巨人V9監督、打撃の神様、赤バットの川上哲治さん逝く

また巨星墜つ。巨人の不動の四番打者で打撃の神様赤バット川上哲治さんが亡くなった。監督時代には前人未到のV9を達成。
打撃に関しては色々と逸話が多いが、その中から三つ書き留めて置く。
第一はボールが止まって見えると言った話。王貞治は縫い目が見えると言った。いずれも極度に集中した時に生じる感覚。これは我々素人でもたまに経験することがある。目の前に大きなボールが止まっているのだから、それを打つのは至って簡単。だがこの感覚は川上の言葉が印象に残っていたので、あ、こにことかと気がついたが、聞いていなかったら意識することは無かったと思う。これの反対は小さなボールがさっと走って行くように見える時で、こういう時は絶対に打てない。昔の剣豪と言われた人は、相手が振る剣がゆっくりに見えたと聞くが、同じ現象であろう。
第二は川上の打球は弾丸ライナーであって、高いフライでは無かった。戦前川上がまだ20才前後の時、レフト前ヒットをその当たりが余りにも強烈で、左翼手が捕れずに弾いてしまった話が残っている。戦後では東西対抗戦(注)で、二塁に青バットの大下が居た時のこと、川上が打ったライナーが二塁手の前でクーンと伸びて頭上を越したので、大下はライト前ヒットと判断して全速で三塁を廻り、ホームに滑り込んだ。するとチームメイトが皆ホームランだよとゲラゲラ笑っている。大下はライト前ヒットと思って全力で走ったのにと訳が判らず尋ねると、二塁手の頭を越した打球は捕球しようと走って来た右翼主の前でもう一度伸びて、ライトスタンドに下から突き刺さるような感じで飛び込んだと言う。当時川上の二段に伸びたホームランと有名になった一打である。恐らく川上としても生涯を通じて最高の一打だったのでは無かろうか。
第三はフォークボールの元祖杉下との戦いだ。杉下がフォークボールを駆使して強打者連をなぎ倒した年、川上にもシーズンを通して一本のヒットも許さず、中日を初優勝(だったと思う)に導いた。

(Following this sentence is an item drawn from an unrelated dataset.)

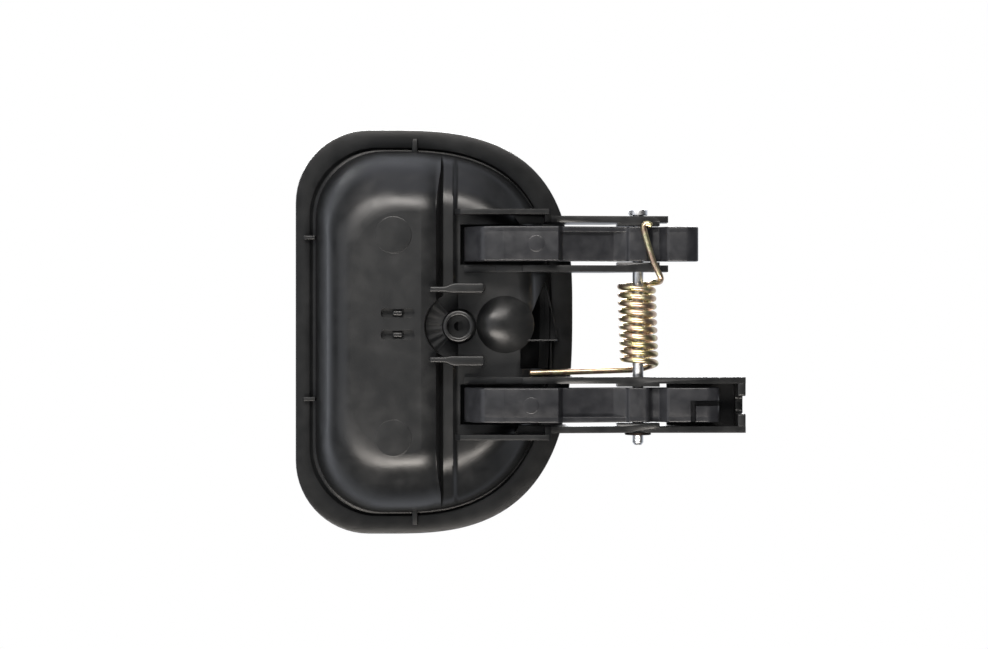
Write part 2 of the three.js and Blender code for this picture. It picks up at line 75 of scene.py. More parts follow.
PAN_LOW, PAN_HIGH = span("escutcheon_pan")
ARM_LOW, ARM_HIGH = span("upper_lever_arm")
FLAP_LOW, FLAP_HIGH = span("pull_flap")
PIVOT = np.array(frame["joints"][0]["pos_m"]) / MM
LEFT, BOTTOM, RIGHT, TOP = PAN_LOW[0], PAN_LOW[2], PAN_HIGH[0], PAN_HIGH[2]
RIM_FRONT = PAN_HIGH[1]
CUP_BACK = PAN_LOW[1]
print("rim", LEFT, RIGHT, BOTTOM, TOP, "pivot", PIVOT)

# %% [markdown]
# ## Camera, light and floor
# The handle is looked at squarely from inside the door, from 700 mm, with a short telephoto lens.
# Two broad soft boxes, above and below, draw the long highlights on the black plastic, and a pale
# surrounding behind the handle lights every surface that turns away from the camera.

# %% Camera
CAMERA_ACROSS, CAMERA_DISTANCE = 18.15, 700     # millimetres
camera = bpy.data.objects.new("camera", bpy.data.cameras.new("camera"))
camera.data.lens = 85
camera.data.sensor_width = 36
camera.location = (CAMERA_ACROSS * MM, -CAMERA_DISTANCE * MM, 0)
camera.rotation_euler = (math.radians(90), 0, 0)
scene.collection.objects.link(camera)
scene.camera = camera
scene.view_settings.view_transform = "Standard"

# %% [markdown]
# One function turns an sRGB hex colour into the linear values that Blender's sockets hold, and one
# adds a node with its settings, values and links. Every material below is built from these two.

# %% Colour and node helpers
def linear(hex_colour):
    """sRGB to linear: c/12.92 below 0.04045, else ((c + 0.055) / 1.055) to the power 2.4."""
    raw = np.array([int(hex_colour[i:i + 2], 16) / 255 for i in (1, 3, 5)])
    return (*np.where(raw <= 0.04045, raw / 12.92, ((raw + 0.055) / 1.055) ** 2.4), 1.0)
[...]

その年の話だが、川上は杉下のフォークボールを空振りした時キャッチャーに「あんな球捕れるのかい」と叫んだ。川上にはキャッチャーが捕れる球なら打てると言う信念があったらしい。この年は杉下に完封されたがその翌年、今度は杉下のフォークボールを打ち込み、ホームランも何本か打ち、前年の雪辱を果たした。川上にはこのような名勝負物語が幾つもある。大打者の由縁であり、打撃の神様と呼ばれるのも当然と言う気がする。
一時代を築いた人がまた一人去り、淋しい限りである。慎んでご冥福を祈る。
 
(注)当時は1リーグ8チームだったので、これを東西4チームずつに分け、対抗戦を行った。これを東西対抗戦と呼ぶ。2リーグ制に移行した後、両リーグの選抜メンバー同士の対抗戦、即ちオールスター戦となった。